Start RECORDS FOR THIS EXERCISE
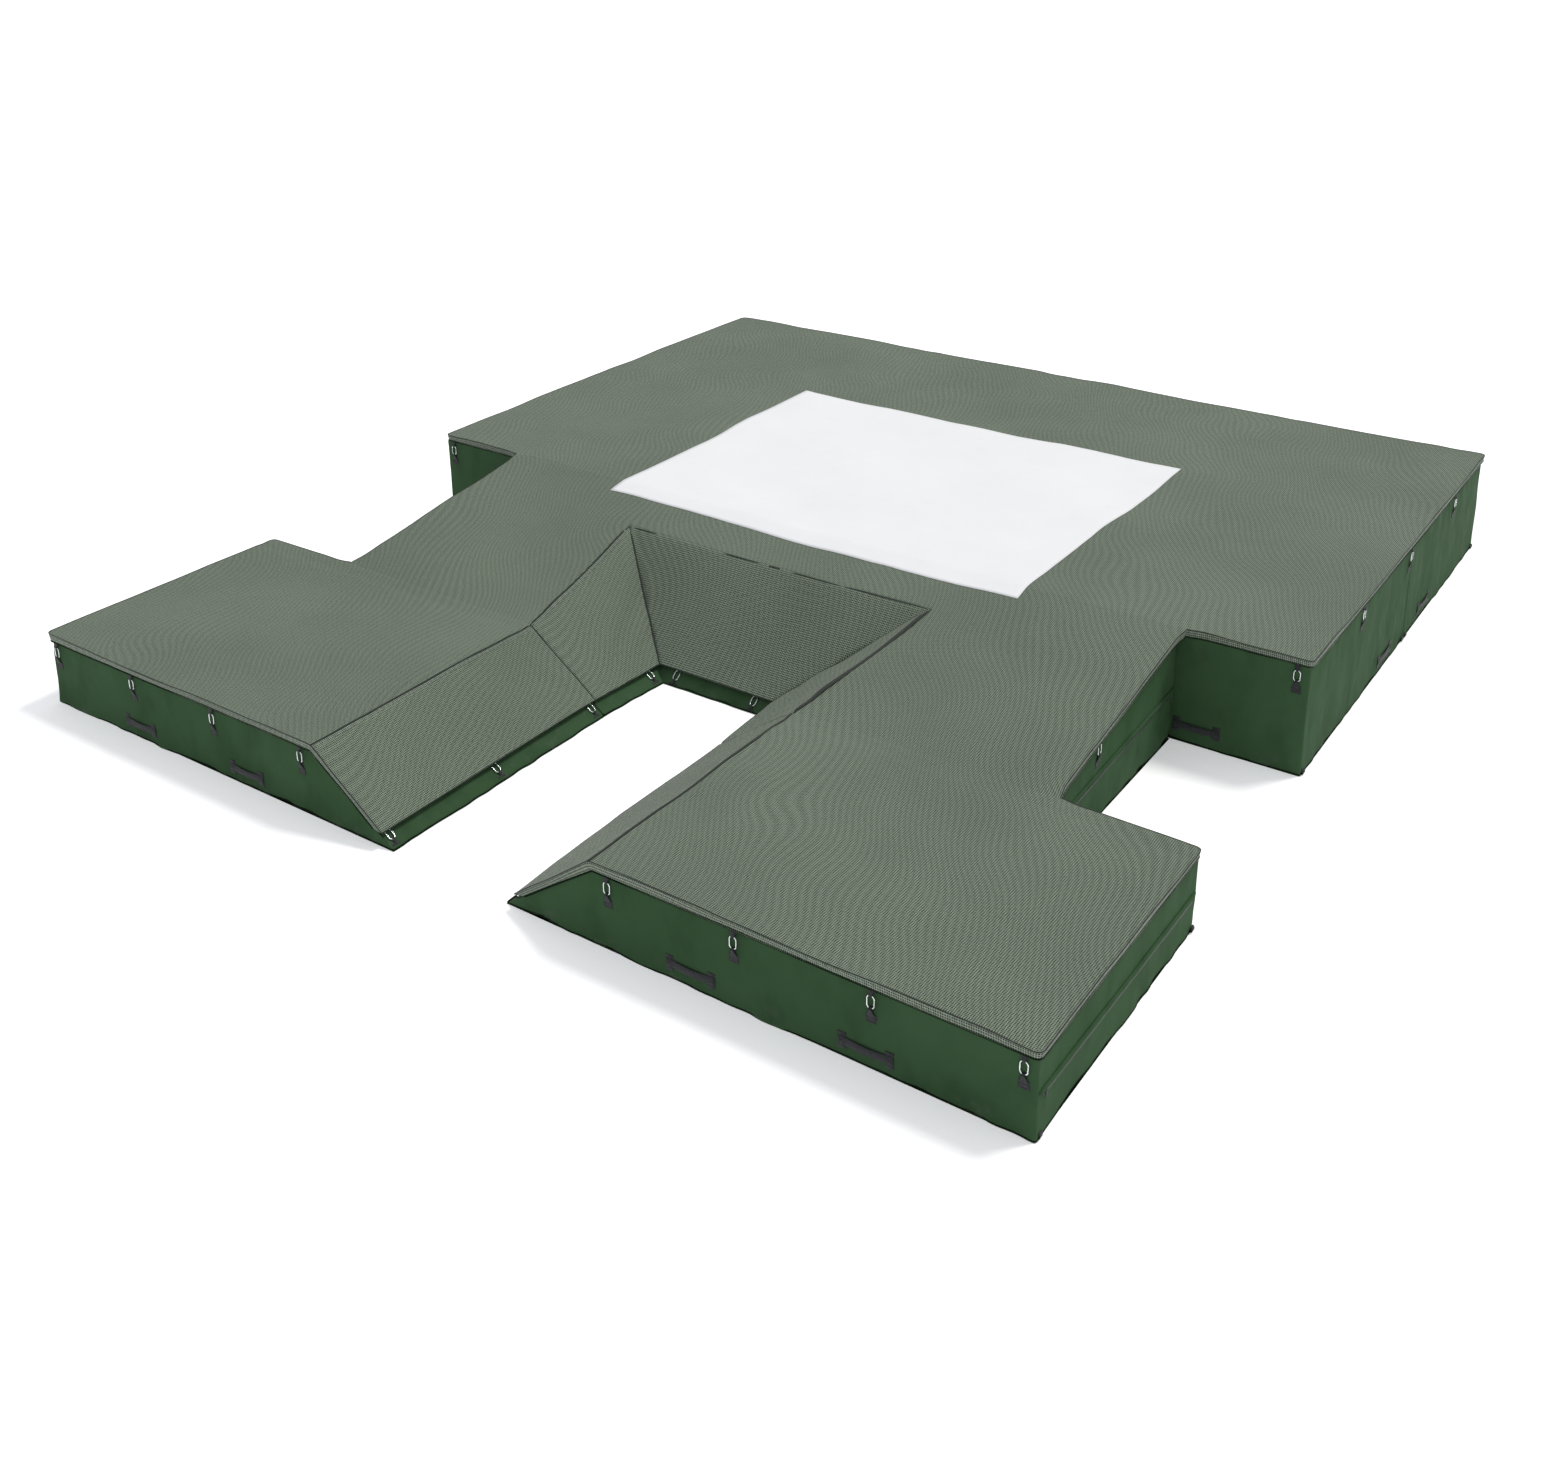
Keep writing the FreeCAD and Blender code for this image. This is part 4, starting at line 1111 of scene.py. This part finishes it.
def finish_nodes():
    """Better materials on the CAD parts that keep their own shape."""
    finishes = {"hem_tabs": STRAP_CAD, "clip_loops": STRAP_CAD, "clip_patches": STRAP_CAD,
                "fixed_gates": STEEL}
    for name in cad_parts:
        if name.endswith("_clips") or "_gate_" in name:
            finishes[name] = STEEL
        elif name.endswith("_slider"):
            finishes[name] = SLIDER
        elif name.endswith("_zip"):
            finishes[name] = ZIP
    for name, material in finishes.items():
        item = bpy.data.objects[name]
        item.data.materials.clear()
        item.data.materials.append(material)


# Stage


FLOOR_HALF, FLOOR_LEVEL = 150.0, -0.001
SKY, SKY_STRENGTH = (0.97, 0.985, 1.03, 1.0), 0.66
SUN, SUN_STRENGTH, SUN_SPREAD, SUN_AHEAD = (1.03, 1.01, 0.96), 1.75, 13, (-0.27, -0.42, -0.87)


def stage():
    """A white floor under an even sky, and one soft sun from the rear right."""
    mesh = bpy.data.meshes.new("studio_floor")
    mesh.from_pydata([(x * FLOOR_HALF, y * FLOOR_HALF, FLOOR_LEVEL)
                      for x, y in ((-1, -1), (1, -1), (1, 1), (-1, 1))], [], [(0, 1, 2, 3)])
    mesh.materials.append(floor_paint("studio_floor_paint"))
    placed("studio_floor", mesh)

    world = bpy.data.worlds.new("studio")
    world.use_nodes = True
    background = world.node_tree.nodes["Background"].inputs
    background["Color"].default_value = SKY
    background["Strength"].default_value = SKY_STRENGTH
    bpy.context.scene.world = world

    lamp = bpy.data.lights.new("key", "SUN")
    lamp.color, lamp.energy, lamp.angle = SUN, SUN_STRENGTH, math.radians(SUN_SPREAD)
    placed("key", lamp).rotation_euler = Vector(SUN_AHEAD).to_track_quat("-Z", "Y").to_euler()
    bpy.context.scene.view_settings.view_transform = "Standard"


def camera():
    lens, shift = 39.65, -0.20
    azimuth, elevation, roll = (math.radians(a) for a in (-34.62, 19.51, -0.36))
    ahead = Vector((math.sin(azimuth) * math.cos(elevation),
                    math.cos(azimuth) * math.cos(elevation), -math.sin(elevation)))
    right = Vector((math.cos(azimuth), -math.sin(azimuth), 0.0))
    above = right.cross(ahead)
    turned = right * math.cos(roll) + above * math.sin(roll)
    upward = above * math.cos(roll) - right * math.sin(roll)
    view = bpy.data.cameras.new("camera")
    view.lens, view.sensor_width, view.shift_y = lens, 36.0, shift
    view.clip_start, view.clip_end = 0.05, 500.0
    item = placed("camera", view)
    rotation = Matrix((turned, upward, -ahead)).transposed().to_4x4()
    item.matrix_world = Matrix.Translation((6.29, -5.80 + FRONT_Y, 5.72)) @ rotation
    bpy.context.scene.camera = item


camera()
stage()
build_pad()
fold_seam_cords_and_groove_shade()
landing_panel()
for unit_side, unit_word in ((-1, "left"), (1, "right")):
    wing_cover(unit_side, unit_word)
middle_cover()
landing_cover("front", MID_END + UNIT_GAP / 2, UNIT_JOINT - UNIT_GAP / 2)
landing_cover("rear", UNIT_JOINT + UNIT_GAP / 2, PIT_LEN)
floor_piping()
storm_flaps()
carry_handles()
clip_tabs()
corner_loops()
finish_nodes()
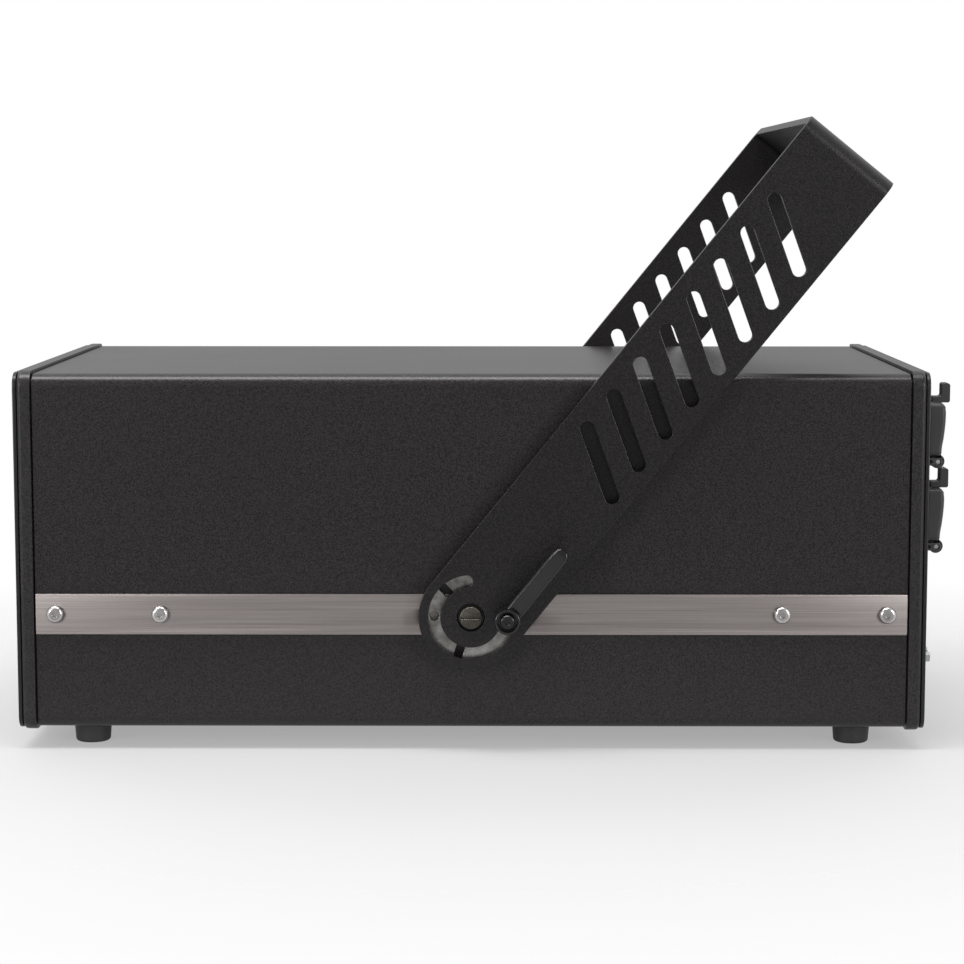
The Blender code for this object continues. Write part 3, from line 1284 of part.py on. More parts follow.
End RECORDS FOR THIS EXERCISE
▶ WRITTEN TASK
Look back at the entries above and repeat, unchanged, every line from the line holding "for name in" through the line holding "SUN, SUN_STRENGTH, SUN_SPREAD, SUN_AHEAD".

▶ OUTPUT OF THE TASK
    for name in cad_parts:
        if name.endswith("_clips") or "_gate_" in name:
            finishes[name] = STEEL
        elif name.endswith("_slider"):
            finishes[name] = SLIDER
        elif name.endswith("_zip"):
            finishes[name] = ZIP
    for name, material in finishes.items():
        item = bpy.data.objects[name]
        item.data.materials.clear()
        item.data.materials.append(material)


# Stage


FLOOR_HALF, FLOOR_LEVEL = 150.0, -0.001
SKY, SKY_STRENGTH = (0.97, 0.985, 1.03, 1.0), 0.66
SUN, SUN_STRENGTH, SUN_SPREAD, SUN_AHEAD = (1.03, 1.01, 0.96), 1.75, 13, (-0.27, -0.42, -0.87)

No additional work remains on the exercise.